(WHAT TO WORK ON):
Starting with the first line and ending with the line that holds "buildFlap()", repeat the material exactly.

◇ ◇ ◇

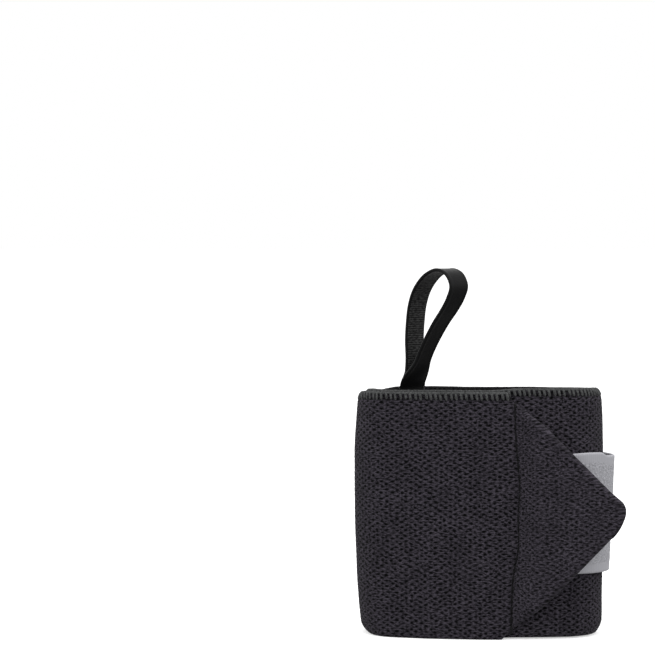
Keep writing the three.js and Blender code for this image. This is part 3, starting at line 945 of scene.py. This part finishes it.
def sewSeam():
    paths = []
    for low in spaced(seam["from"], seam["to"], seam["every"])[:-1]:
        path = []
        for share, rise in seam["hump"]:
            z = low + share * seam["stitch"]
            out = band["thick"] / 2 - grooveAt(0) + rise - tuckedIn(outerEnd, z)
            path.append(coilPoint(outerEnd - seamShift(z), out, z))
        paths.append(path)
    sewThread("seam_stitches", paths, seam["thread"], blackThread)


sewSeam()
buildFlap()


thumbLoop = {
    "wide": 8, "thick": 1.1, "edge": 0.4,
    "thinner": 0.18,        # share that its middle is thinner than its edges ...
    "selvedge": (1.3, 0.7), # ... and the mm in from its edge, between which it gets thicker
    "place": 23.8,          # mm to the left of the front's middle, near the band's inner end
    "high": 39.75,          # mm over the band
    "spread": 21.8,         # mm that it reaches sideways
    "turn": 45,             # degrees that it is turned out of the front
    # mm above the band over which its left and its right side turn from the band's way to their own,
    # and the shares of its length between which the left side ends and the right one begins
    "twists": (7, 11), "sides": (0.4, 0.6),
    # degrees that the right side turns towards its foot, and the shares of its length over which it does
    "edgeOn": 9, "edgeOnOver": (0.55, 0.8),
    # the webbing's middle, up its left side and down its right: shares of spread and high
    "course": [(0.03, 0.1), (0.06, 0.26), (0.05, 0.42), (0.07, 0.57), (0.11, 0.7), (0.19, 0.81),
               (0.31, 0.895), (0.48, 0.965), (0.7, 1), (0.9, 0.965), (1, 0.87), (0.93, 0.77),
               (0.81, 0.68), (0.63, 0.57), (0.45, 0.44), (0.32, 0.33), (0.2, 0.21), (0.06, 0.1)],
    # mm that it is tucked into the coil, and the shares of that where its sewn ends have a point
    "tuck": 12, "sewn": [1, 0.6, 0.3, 0.1, -0.1],
}


# A centripetal Catmull-Rom curve, so that the webbing bends evenly through its unevenly spaced points
def curveThrough(points, perSpan):
    ends = [points[0] * 2 - points[1], *points, points[-1] * 2 - points[-2]]
    places = []
    for a, b, c, d in zip(ends, ends[1:], ends[2:], ends[3:]):
        first, second, third = [(far - near).length ** 0.5 for near, far in ((a, b), (b, c), (c, d))]
        into = ((b - a) / first - (c - a) / (first + second) + (c - b) / second) * second
        outOf = ((c - b) / second - (d - b) / (second + third) + (d - c) / third) * second
        for i in range(perSpan):
            t = i / perSpan
            places.append(b + into * t + (c * 3 - b * 3 - into * 2 - outOf) * t ** 2
                          + (b * 2 - c * 2 + into + outOf) * t ** 3)
    return [*places, points[-1]]


def evenly(places, step):
    walked = [0.0]
    for near, far in zip(places, places[1:]):
        walked.append(walked[-1] + (far - near).length)
    stops, i = [], 0
    for stop in spaced(0, walked[-1], step):
        while i < len(places) - 2 and walked[i + 1] < stop:
            i += 1
        share = clamp((stop - walked[i]) / (walked[i + 1] - walked[i]))
        stops.append((stop, places[i].lerp(places[i + 1], share)))
    return stops


def buildThumbLoop():
    sewnAt = coil["turns"] * turnLength + thumbLoop["place"]
    rightOut = -(band["thick"] / 2 + coil["gap"] + thumbLoop["thick"] / 2)
    leftOut = rightOut - thumbLoop["thick"] - coil["gap"]
    turn = math.radians(thumbLoop["turn"])
    outward = Vector((math.cos(turn), -math.sin(turn), 0))
    half = thumbLoop["wide"] / 2
    sewnAcross = (coilPoint(sewnAt - half, 0, 0) - coilPoint(sewnAt + half, 0, 0)).normalized()
    top = [up for out, up in thumbLoop["course"]].index(1)

    def sewn(out):
        heights = [band["high"] - share * thumbLoop["tuck"] for share in thumbLoop["sewn"]]
        return [coilPoint(sewnAt, out - tuckedIn(sewnAt, z), z) for z in heights]

    course = []
    for i, (out, up) in enumerate(thumbLoop["course"]):
        layer = lerp(leftOut, rightOut, clamp(i / (2 * top)))
        foot = coilPoint(sewnAt, layer, band["high"] + up * thumbLoop["high"])
        course.append(foot + outward * out * thumbLoop["spread"])
    points = [*sewn(leftOut), *course, *reversed(sewn(rightOut))]
    stops = evenly(curveThrough(points, perSpan=24), step=0.5)
    frames = []
    for i, (walked, place) in enumerate(stops):
        along = (stops[min(i + 1, len(stops) - 1)][1] - stops[max(i - 1, 0)][1]).normalized()
        share = walked / stops[-1][0]
        twist = lerp(*thumbLoop["twists"], smoothstep(share, *thumbLoop["sides"]))
        twisted = smoothstep(place.z, band["high"], band["high"] + twist)
        facing = turn - math.radians(thumbLoop["edgeOn"]) * smoothstep(share, *thumbLoop["edgeOnOver"])
        loopAcross = Vector((math.sin(facing), math.cos(facing), 0))
        across = sewnAcross.lerp(loopAcross, twisted).normalized()
        frames.append((place, across, across.cross(along).normalized()))
    heights = spaced(-half + thumbLoop["edge"], half - thumbLoop["edge"], 0.45)
    rows = sectionRows(heights, heights, -half, half, thumbLoop["edge"])
    thins, thickens = thumbLoop["selvedge"]

    def mapAt(index, row):
        return stops[index][0], row["v"]

    def placeAt(index, row):
        place, across, away = frames[index]
        middle = 1 - smoothstep(abs(row["z"]), half - thins, half - thickens)
        out = row["side"] * thumbLoop["thick"] / 2 * (1 - thumbLoop["thinner"] * middle)
        return place + across * row["z"] + away * out

    shell = rollShell(range(len(stops)), rows, placeAt, mapAt)
    piece = makePiece("webbing_loop", shell, loopWebbing)
    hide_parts("thumb_loop")
    print("loop is bent,", round(stops[-1][0]), "mm long")


buildThumbLoop()


# Overlock stitches over the band's top edge: grey bars on its outer face and black ones on its inner face,
# each joined by a yarn along the edge. The black on the inner face is painted shade, for the coil's shaded
# far rim
overlock = {
    "yarn": 1.12,           # mm thick
    "apart": 1.66,          # mm from bar to bar
    "down": 2.9,            # mm that a bar reaches below the edge
    "lean": 0.5,            # mm that it slants
    "stray": 0.45,          # mm that it is out of place at most
    "sunk": 0.33,           # mm that it is pressed into the cloth
    "edgeOut": 0.38,        # mm that the yarn along the edge lies out from its middle ...
    "edgeWander": 0.3,      # ... and wanders in and out ...
    "edgeSink": 0.1,        # ... and up and down
    # mm that the first and the last bar and the yarn's end keep from the ends of the band's edge
    "clear": (0.3, 0.8, 0.5),
    # share of the way down, and share of the way out from the band's middle
    "bar": [(1, 1), (0.7, 1.05), (0.4, 1.05), (0.15, 0.9), (0.02, 0.45), (0, 0.1)],
}


def buildOverlock(name, side, material):
    top = band["high"] - overlock["yarn"] / 2
    begin, end = band["fold"], innerEnd - outerEnd
    first, last, yarnEnd = overlock["clear"]
    paths = []
    for fromSeam in spaced(begin + first, end - last, overlock["apart"]):
        walked = fromSeam + outerEnd
        shift = overlock["stray"] * wander(walked, 0, size=1.3, seed=41)
        path = []
        for down, outward in overlock["bar"]:
            z = top - down * (overlock["down"] + shift - overlock["yarn"] / 2)
            out = side * outward * (band["thick"] / 2 - overlock["sunk"]) - tuckedIn(walked, z)
            lean = side * overlock["lean"] * (0.5 - down)
            path.append(coilPoint(walked + shift + lean, out, bandHeight(walked, z)))
        paths.append(path)
    along = []
    for fromSeam in spaced(begin, end - yarnEnd, overlock["apart"] / 2):
        walked = fromSeam + outerEnd
        out = side * overlock["edgeOut"] + overlock["edgeWander"] * wander(walked, 0, size=1.1, seed=57)
        z = top + overlock["edgeSink"] * wander(walked, 0, size=1.4, seed=63)
        along.append(coilPoint(walked, out - tuckedIn(walked, band["high"]), bandHeight(walked, z)))
    paths.append(along)
    sewThread(name, paths, overlock["yarn"], material)
    print(name, "is sewn:", len(paths))


buildOverlock("overlock_edge", 1, overlockYarn)
buildOverlock("overlock_inner_painted_shade", -1, overlockPaintedShade)


# The surroundings are plain white to the camera and light the wrap more from above, and then the lights
world = bpy.data.worlds.new("studio")
scene.world = world
world.use_nodes = True
add = partial(addNode, world)
way = add("TexCoord").outputs["Generated"]
rise = add("SeparateXYZ", {}, {0: way}).outputs[2]
glow = add("MapRange", {"interpolation_type": "SMOOTHSTEP"}, {
    "Value": rise, "From Min": -0.7, "From Max": 0.8, "To Min": studio["below"], "To Max": studio["above"],
})
seen = add("LightPath").outputs["Is Camera Ray"]
strength = add("Mix", {"data_type": "FLOAT"}, {"Factor": seen, "A": glow, "B": 1.0})
plug(world, world.node_tree.nodes["Background"], {"Color": (1, 1, 1, 1), "Strength": strength})
for name, place, size, watts in studio["lights"]:
    light = bpy.data.lights.new(name, "AREA")
    light.size = size
    light.energy = watts
    stand = bpy.data.objects.new(name, light)
    stand.location = place
    stand.rotation_euler = (Vector(studio["aim"]) - Vector(place)).to_track_quat("-Z", "Y").to_euler()
    scene.collection.objects.link(stand)
print("studio is lit")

◇ ◇ ◇

(EXERCISE RESULT):
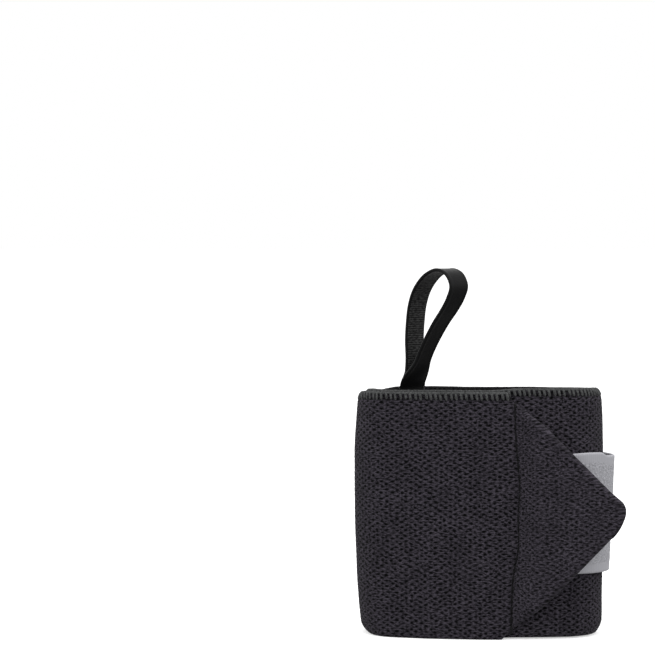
Keep writing the three.js and Blender code for this image. This is part 3, starting at line 945 of scene.py. This part finishes it.
def sewSeam():
    paths = []
    for low in spaced(seam["from"], seam["to"], seam["every"])[:-1]:
        path = []
        for share, rise in seam["hump"]:
            z = low + share * seam["stitch"]
            out = band["thick"] / 2 - grooveAt(0) + rise - tuckedIn(outerEnd, z)
            path.append(coilPoint(outerEnd - seamShift(z), out, z))
        paths.append(path)
    sewThread("seam_stitches", paths, seam["thread"], blackThread)


sewSeam()
buildFlap()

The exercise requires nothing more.